# Entry/exit form vs residence in Mexico



## ndee (Apr 4, 2018)

When you get residence in Mexico, do you keep your original entry/exit form to use it when you exit Mexico next time, or they take it from you because you get a new entry/exit form when leaving Mexico?
Asking because I can't find mine and not sure whether I lost it or people from INM took it.


----------



## maesonna (Jun 10, 2008)

When you submitted your residence pre-authorization [that you got at the Mexican consulate] to INM in Mexico to get your residence visa finalized, the normal thing is that they collected your FMM entry/exit form – you didn’t keep it.

Now that you’re a resident, each time you leave Mexico, you pick up a *new* FMM card at the airport (if leaving by land, it’s a little more complicated to get a hold of an FMM card). You fill out the “leaving Mexico” portion. An INM officer stamps it, and it’s collected with your boarding card when you board the aircraft. You hang on to the “entering Mexico” portion, and you fill it out and present it with your passport and residence card when you return to Mexico.


----------



## ndee (Apr 4, 2018)

maesonna said:


> When you submitted your residence pre-authorization [that you got at the Mexican consulate] to INM in Mexico to get your residence visa finalized, the normal thing is that they collected your FMM entry/exit form – you didn’t keep it.
> 
> Now that you’re a resident, each time you leave Mexico, you pick up a *new* FMM card at the airport (if leaving by land, it’s a little more complicated to get a hold of an FMM card). You fill out the “leaving Mexico” portion. An INM officer stamps it, and it’s collected with your boarding card when you board the aircraft. You hang on to the “entering Mexico” portion, and you fill it out and present it with your passport and residence card when you return to Mexico.


Ok thank you.


----------



## AlanMexicali (Jun 1, 2011)

"canje" 30 day checked off on your FMM card when entering Mexico with your 6 month preapproved Rt or RP visa in your passport? "canje" means exchange so the INM took it to exchange it for a resident card.


----------



## surabi (Jan 1, 2017)

maesonna said:


> You hang on to the “entering Mexico” portion, and you fill it out and present it with your passport and residence card when you return to Mexico


That is what you are supposed to do, yes. But occasionally people misplace or lose that second half while out of Mexico and get panicked about it, so just to say, that's not important. You just fill out a new one on the plane when they pass them out. INM doesn't seem to care if the part you turn in when returning has the same bar code as the half you filled out and handed to the airline agent when you left.


----------



## eastwind (Jun 18, 2016)

FWIW I'm just back from my road trip to Texas, and I tried my best to do the right thing w.r.t. exiting Mexico. In spite of people telling me not to worry about it or make it too complicated, I stopped at the INM office in the border town right at the crossing point, went in, and there was almost no one about. None of the other drivers were stopping. I showed someone my RP card, he showed someone else who shook his had and they said I was good to go. Wasted 10 minutes and stretched my legs, that's it.

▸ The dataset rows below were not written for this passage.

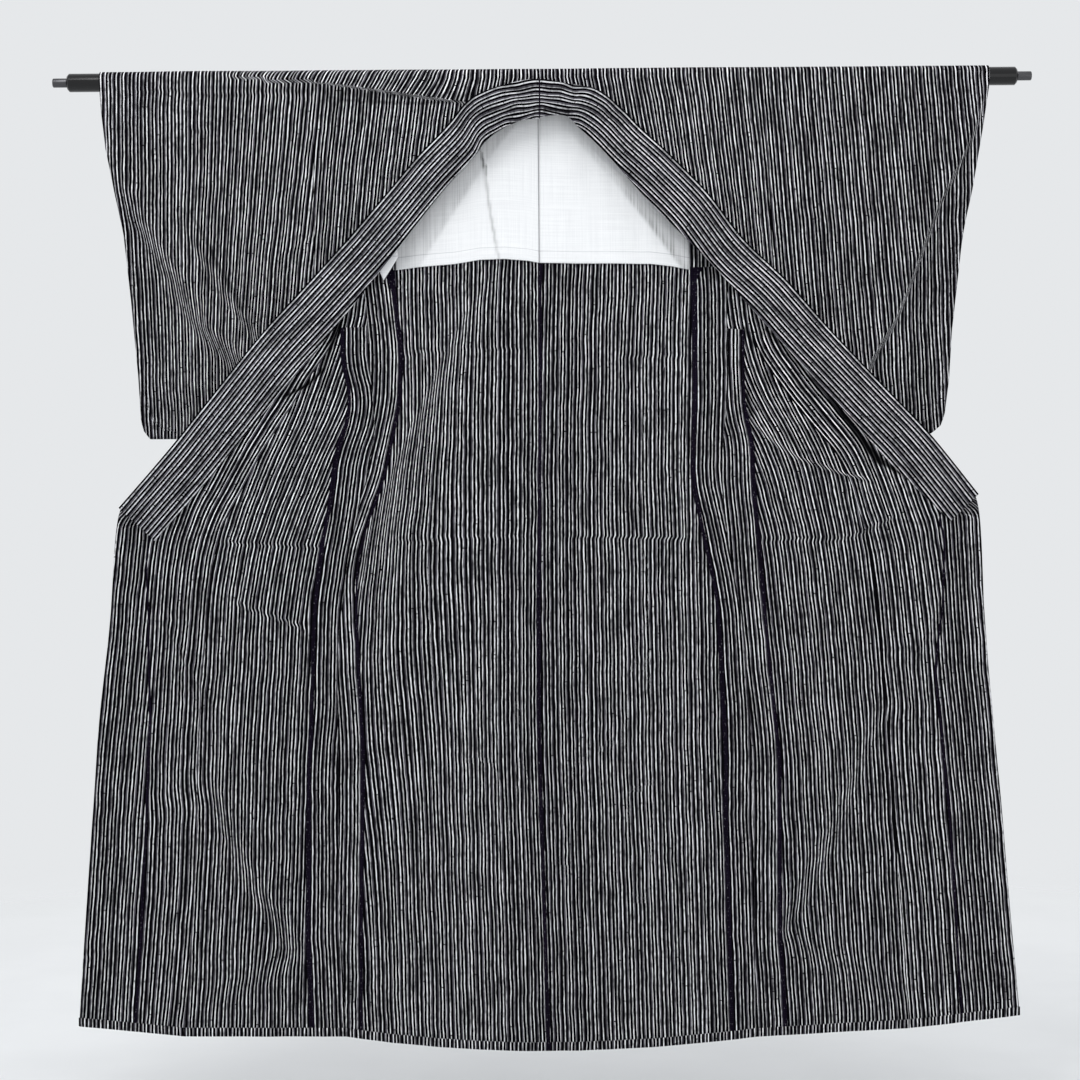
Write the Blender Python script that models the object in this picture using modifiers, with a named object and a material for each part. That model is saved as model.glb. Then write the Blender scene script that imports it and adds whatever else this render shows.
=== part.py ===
"""A striped kimono, hung open on its black rod.

The origin is the middle of the rod's axis, +X runs along the rod, +Z is up and the opened fronts
face -Y. Left and right are as seen from the front, so left lies at -X. Every cloth piece is a sheet
at its real place, given in millimetres by the tables below, with a wall round it.
"""

import math
from collections import namedtuple

import bpy
import bmesh
from mathutils import Vector

MM = 0.001
SEAM_GAP = 0.3
LYING_INSET = 1.0
SIDES = ("left", "right")

# Rod, in millimetres
ROD_RADIUS = 13.65
ROD_LENGTH = 1423.0
ROD_CHAMFER = 3.0
ROD_SIDES = 24
PIN_RADIUS = 6.75
PIN_LENGTH = 22.0
PIN_CHAMFER = 1.0

# Walls, in millimetres
CLOTH_WALL = 1.2
COLLAR_WALL = 3.0
LINING_WALL = 1.0
ALLOWANCE_WALL = 1.0
HANG_GAP = 0.5
HANG_RADIUS = ROD_RADIUS + HANG_GAP + CLOTH_WALL / 2
ARC_ROWS = 5

# Grid steps: across and along each sheet
BACK_STEPS = (12, 29)
FRONT_STEPS = (12, 16)
OKUMI_STEPS = (7, 16)
SHOULDER_STEPS = (12, 12)
SLEEVE_STEPS = 13
COLLAR_STEPS = (4, 28)
LINING_STEPS = (8, 6)
ALLOWANCE_COLUMNS = 2

# Centre back seam from the rod to the hem
CentreRow = namedtuple("CentreRow", "x z y")
CENTRE = [
    CentreRow(-4, 0, HANG_RADIUS),
    CentreRow(-4, -60, 14.2),
    CentreRow(-5, -120, 13.5),
    CentreRow(-5, -180, 12.5),
    CentreRow(-5, -240, 11),
    CentreRow(-5, -283, 10),
    CentreRow(-6, -320, 9),
    CentreRow(-6, -394, 8),
    CentreRow(-6, -461, 7),
    CentreRow(-7, -529, 6),
    CentreRow(-8, -590, 5),
    CentreRow(-9, -646, 4.5),
    CentreRow(-10, -704, 4),
    CentreRow(-11, -768, 3),
    CentreRow(-12, -851, 2),
    CentreRow(-12, -974, 1),
    CentreRow(-10, -1080, 0),
    CentreRow(-6, -1238, -2),
    CentreRow(-1, -1455, -5),
]

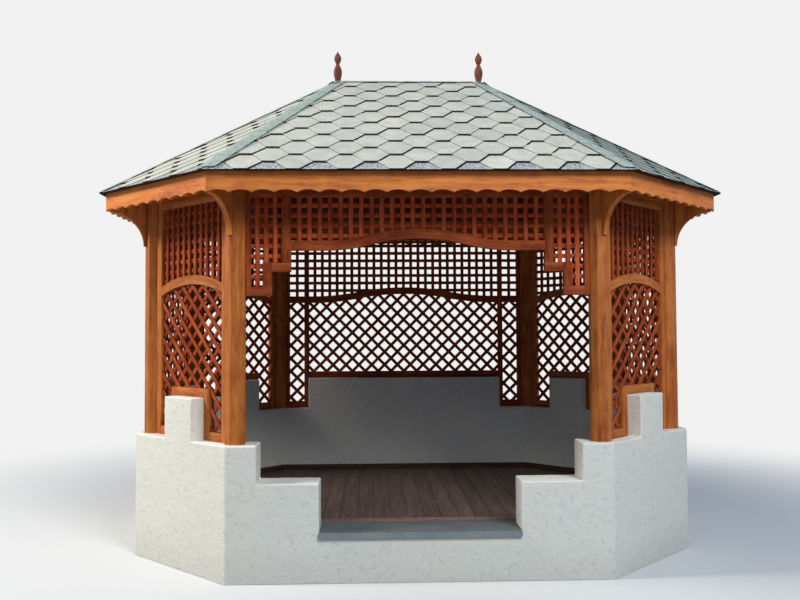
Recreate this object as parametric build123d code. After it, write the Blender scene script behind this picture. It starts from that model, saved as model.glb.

The only Mexican official at the border was the one collecting 33 pesos toll for the bridge, they never looked at any of my credentials. So I had no FMM on the way out.

And there was nobody to check my passport or RP card on the way back in either. Pay the toll and come on in. I stopped at customs, but they didn't care about the FMM either. They looked at my RP card other to match it to the vehicle registration, but that was all. So I think as far as Mexico's records are concerned, I never left.


----------



## surabi (Jan 1, 2017)

As an RP, with I assume a Mexican plated vehicle, don't worry about it. It's more of a concern for temporary residents with foreign plated vehicles, as if you don't check out, and your vehicle dies, gets stolen or totalled in an accident, while out of Mexico, you can't bring another vehicle in, as the original would still be registered as being in Mexico. At some border crossings, like Nogales, the place to check in and out is not on the border- there's a module 20 k into Mexico.


----------



## RVGRINGO (May 16, 2007)

One of the many advantages of being a Residente Permanente is the ability to come and go without much more than a wave at the Mexican border. Naturally, such a person is driving a Mexican plated vehicle, as is required.


----------



## TundraGreen (Jul 15, 2010)

eastwind said:


> …
> And there was nobody to check my passport or RP card on the way back in either. Pay the toll and come on in. I stopped at customs, but they didn't care about the FMM either. They looked at my RP card other to match it to the vehicle registration, but that was all. So I think as far as Mexico's records are concerned, I never left.


When I applied for Mexican citizenship, they asked for a list of every exit and entry from Mexico during the previous three years. And they asked me to get the same list from INM. Then they compared the lists with the stamps in my US Passport. I had to fix an error of one day in one of the departures or returns. And I was very close to exceeding the limit on the number of days outside of Mexico.


----------



## eastwind (Jun 18, 2016)

I didn't get a US passport stamp either, because I used my passport card. 

I got the card when I last renewed my passport, about 6 years ago now. It cost an extra $30 IIRC. I wasn't expecting to do a lot (or any) land border crossings between Mexico or Canada and the US, which is all it's officially good for, but I thought it might be useful when traveling to countries that have a rule that you must carry your passport at all times, so the police can see it on demand. The usual advice in those countries is to carry a paper copy of the picture page and leave your passport safe wherever you are staying, and just tell the police "come back with me and I'll show you the original". So I thought the passport card would fit in a wallet and be good for the same thing, and decided just to blow the $30 and see if it came in handy or not.

This was the first time I actually used it for its intended purpose. I had my real passport with me too, in case for some reason it didn't "work", but he didn't ask for it, and the signs at the border say to "have your card ready" and give several examples of cards (like green cards, passport cards and others) that can be used to enter the US by land. So that makes it seem sort of like they prefer it to the real passport.


----------